GIVEN INFORMATION —
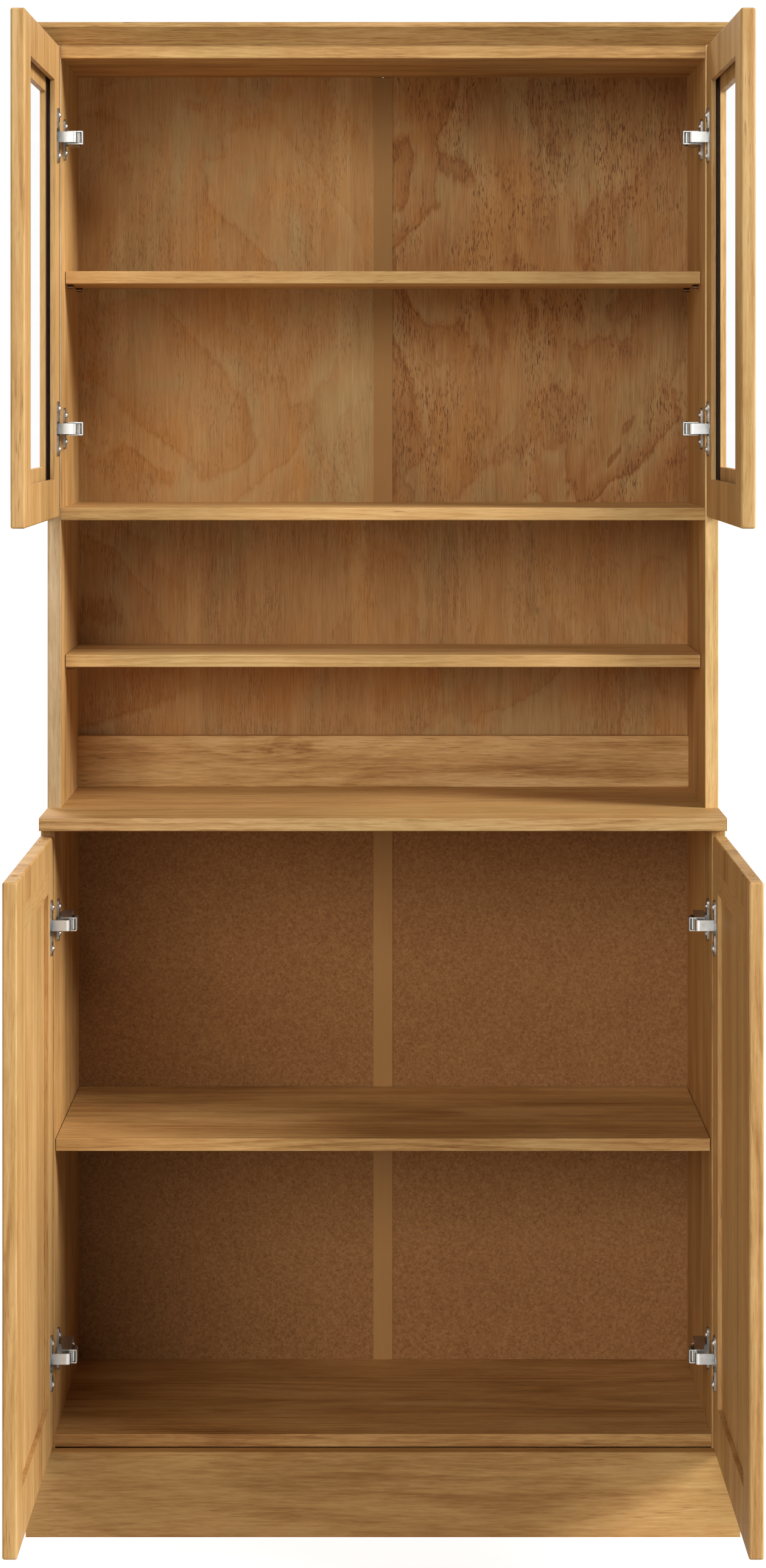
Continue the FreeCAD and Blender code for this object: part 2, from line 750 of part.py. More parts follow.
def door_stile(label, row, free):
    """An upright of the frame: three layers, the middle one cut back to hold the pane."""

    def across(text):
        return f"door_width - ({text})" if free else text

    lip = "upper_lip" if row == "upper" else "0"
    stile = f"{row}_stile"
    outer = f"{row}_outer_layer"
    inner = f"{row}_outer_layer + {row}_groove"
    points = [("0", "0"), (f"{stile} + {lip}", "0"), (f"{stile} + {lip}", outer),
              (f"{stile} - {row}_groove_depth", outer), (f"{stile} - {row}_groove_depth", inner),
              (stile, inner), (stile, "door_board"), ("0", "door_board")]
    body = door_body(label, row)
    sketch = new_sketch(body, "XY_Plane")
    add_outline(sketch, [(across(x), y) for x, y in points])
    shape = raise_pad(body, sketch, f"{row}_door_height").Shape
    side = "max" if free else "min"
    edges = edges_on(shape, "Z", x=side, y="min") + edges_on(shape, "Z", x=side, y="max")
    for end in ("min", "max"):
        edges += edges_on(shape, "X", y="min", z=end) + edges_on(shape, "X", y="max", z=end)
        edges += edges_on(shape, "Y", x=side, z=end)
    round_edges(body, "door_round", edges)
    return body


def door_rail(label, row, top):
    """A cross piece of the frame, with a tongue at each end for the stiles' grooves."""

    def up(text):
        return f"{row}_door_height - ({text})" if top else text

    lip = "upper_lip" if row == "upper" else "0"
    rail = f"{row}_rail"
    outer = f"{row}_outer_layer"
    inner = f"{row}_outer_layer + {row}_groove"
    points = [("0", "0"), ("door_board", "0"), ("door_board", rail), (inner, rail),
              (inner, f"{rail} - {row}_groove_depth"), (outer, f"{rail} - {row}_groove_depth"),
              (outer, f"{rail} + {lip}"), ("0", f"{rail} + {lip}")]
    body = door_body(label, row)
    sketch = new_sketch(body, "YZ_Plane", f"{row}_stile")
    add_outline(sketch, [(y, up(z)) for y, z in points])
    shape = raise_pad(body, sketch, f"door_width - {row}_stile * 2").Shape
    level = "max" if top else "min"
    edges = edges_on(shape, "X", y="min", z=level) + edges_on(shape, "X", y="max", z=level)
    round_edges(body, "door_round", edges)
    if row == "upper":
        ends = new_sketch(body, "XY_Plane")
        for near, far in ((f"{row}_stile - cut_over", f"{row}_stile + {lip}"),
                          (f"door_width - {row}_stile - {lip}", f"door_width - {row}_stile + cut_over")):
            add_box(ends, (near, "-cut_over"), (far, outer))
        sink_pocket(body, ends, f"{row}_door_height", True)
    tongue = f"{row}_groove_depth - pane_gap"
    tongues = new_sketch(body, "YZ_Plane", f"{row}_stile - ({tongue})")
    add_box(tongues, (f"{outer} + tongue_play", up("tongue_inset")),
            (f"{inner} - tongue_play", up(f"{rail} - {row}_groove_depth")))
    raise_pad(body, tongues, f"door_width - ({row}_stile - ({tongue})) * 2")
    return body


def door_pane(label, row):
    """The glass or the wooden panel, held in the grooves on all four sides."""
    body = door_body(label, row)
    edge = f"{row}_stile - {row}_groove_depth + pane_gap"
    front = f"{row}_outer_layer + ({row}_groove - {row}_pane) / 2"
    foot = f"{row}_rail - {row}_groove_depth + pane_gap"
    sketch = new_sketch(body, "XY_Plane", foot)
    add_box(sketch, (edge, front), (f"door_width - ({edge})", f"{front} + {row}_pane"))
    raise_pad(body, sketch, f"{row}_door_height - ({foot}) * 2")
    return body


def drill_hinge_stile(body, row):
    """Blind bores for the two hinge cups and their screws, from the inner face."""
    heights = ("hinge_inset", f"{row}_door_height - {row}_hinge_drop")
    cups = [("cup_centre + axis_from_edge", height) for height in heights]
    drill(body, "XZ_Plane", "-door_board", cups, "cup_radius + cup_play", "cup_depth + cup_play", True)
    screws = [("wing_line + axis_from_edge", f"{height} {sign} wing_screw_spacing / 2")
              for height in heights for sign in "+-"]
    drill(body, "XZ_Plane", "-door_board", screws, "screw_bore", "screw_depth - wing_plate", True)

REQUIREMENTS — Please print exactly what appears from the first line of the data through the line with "top else text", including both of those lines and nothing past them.

SOLUTION TO THE EXERCISE —
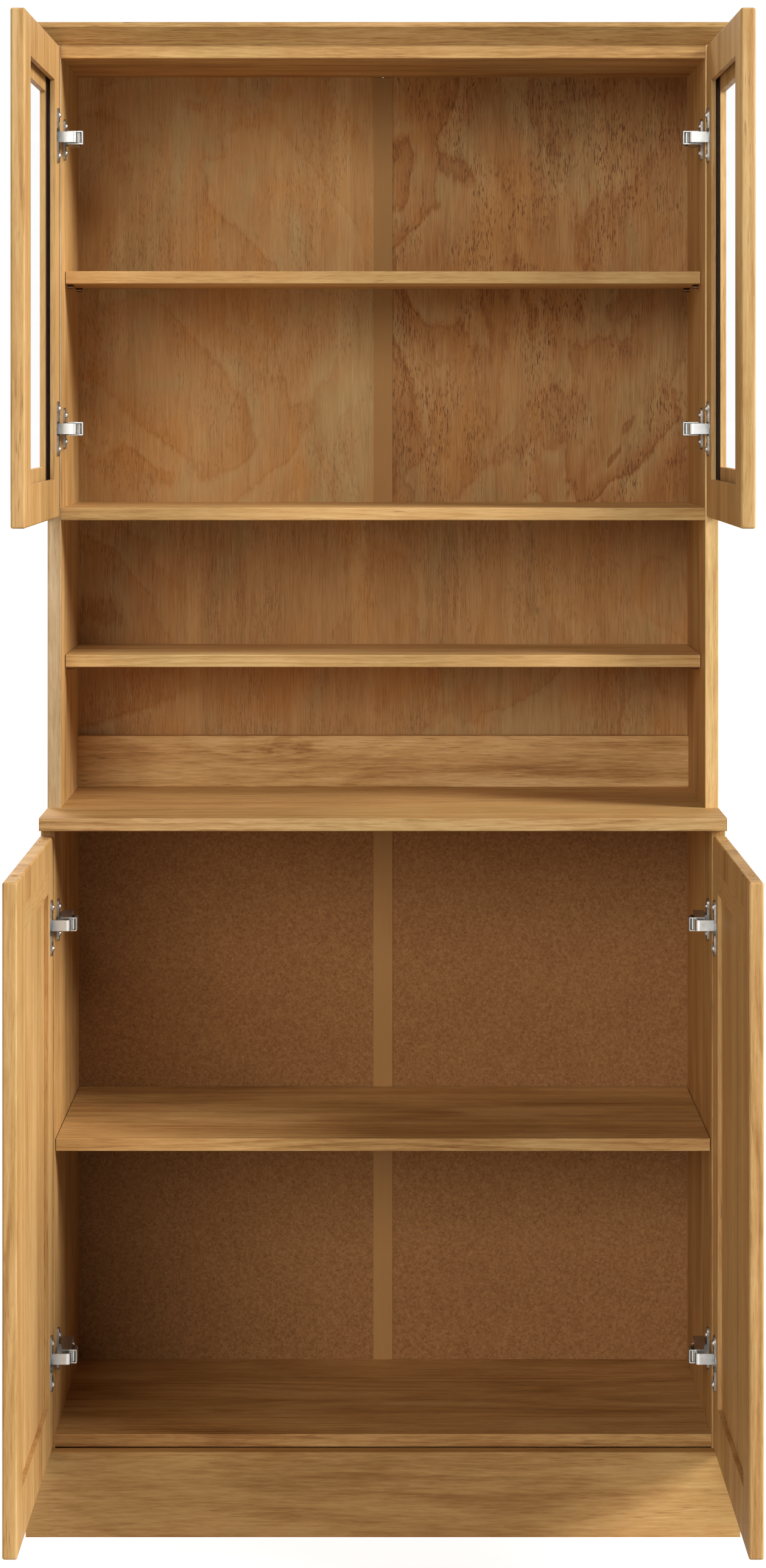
Continue the FreeCAD and Blender code for this object: part 2, from line 750 of part.py. More parts follow.
def door_stile(label, row, free):
    """An upright of the frame: three layers, the middle one cut back to hold the pane."""

    def across(text):
        return f"door_width - ({text})" if free else text

    lip = "upper_lip" if row == "upper" else "0"
    stile = f"{row}_stile"
    outer = f"{row}_outer_layer"
    inner = f"{row}_outer_layer + {row}_groove"
    points = [("0", "0"), (f"{stile} + {lip}", "0"), (f"{stile} + {lip}", outer),
              (f"{stile} - {row}_groove_depth", outer), (f"{stile} - {row}_groove_depth", inner),
              (stile, inner), (stile, "door_board"), ("0", "door_board")]
    body = door_body(label, row)
    sketch = new_sketch(body, "XY_Plane")
    add_outline(sketch, [(across(x), y) for x, y in points])
    shape = raise_pad(body, sketch, f"{row}_door_height").Shape
    side = "max" if free else "min"
    edges = edges_on(shape, "Z", x=side, y="min") + edges_on(shape, "Z", x=side, y="max")
    for end in ("min", "max"):
        edges += edges_on(shape, "X", y="min", z=end) + edges_on(shape, "X", y="max", z=end)
        edges += edges_on(shape, "Y", x=side, z=end)
    round_edges(body, "door_round", edges)
    return body


def door_rail(label, row, top):
    """A cross piece of the frame, with a tongue at each end for the stiles' grooves."""

    def up(text):
        return f"{row}_door_height - ({text})" if top else text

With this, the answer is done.